Spanish lessons - Sucre is a great place to do some Spanish lessons. They are cheap and there are many schools to choose from. It's a nice city to spend a few weeks in also.
Tarabuco Sunday market - try and plan your days in Sucre so you are there for a Sunday. Tarabuco market is 60km out of the city and is by far the best market I've ever been to. Every Sunday, hundreds of indigenous people set up their market stalls selling some of the most beautiful textiles, clothing, fabrics and colonial art I have ever seen. All of which is incredibly cheap. I'd recommend buying as much as you can afford and posting it home. You will never find things as beautiful as this again. You can get a bus easily from the main square to Tarabuco, buy a return journey for 35 bolivianos.

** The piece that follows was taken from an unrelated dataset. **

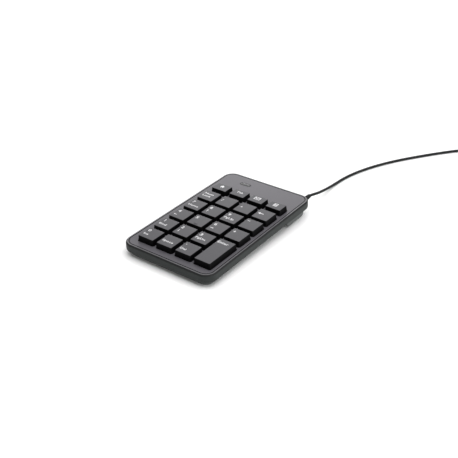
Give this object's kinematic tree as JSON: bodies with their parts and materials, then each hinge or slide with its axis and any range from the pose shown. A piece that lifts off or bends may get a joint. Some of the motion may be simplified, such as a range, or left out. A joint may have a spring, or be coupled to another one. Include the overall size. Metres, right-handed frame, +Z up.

Dino bus to Cretaceous park - ok so this one would only hold your attention if you were between the ages of 5 and 10 or else really into dinosaurs. They called themselves a theme park but there isn't one ride there except the one you get to the park. The reason I'm mentioning this one is so that you go and look at the bus. This bus is unmissable, it has huge prints of dinosaurs all over it but the best part is the inside. They had obviously completely gutted the bus of everything inside and in it's place nailed down 20 of those swivel office chairs and some old school desks. Its ridiculous looking. The bus departs from the main square.
Museo de la Recoleta is an old convent turned school which offers the most impressive view point of the city. You'll get the best pictures of the city here. It also houses many religious painting, sculptures and colourful courtyard gardens.
Parc de Eiffel and Tomba ice cream - south of the town, there is a small park called Parc de Eiffel where they have reconstructed a much smaller version of the Eiffel Tower. It's a nice park and worth a visit, it also has the oldest ice cream stand in Sucre where they sell the famous 'Tomba' flavoured ice cream, a local Bolivian fruit.
That's it from Sucre, next stop La Paz. I'll keep you posted!!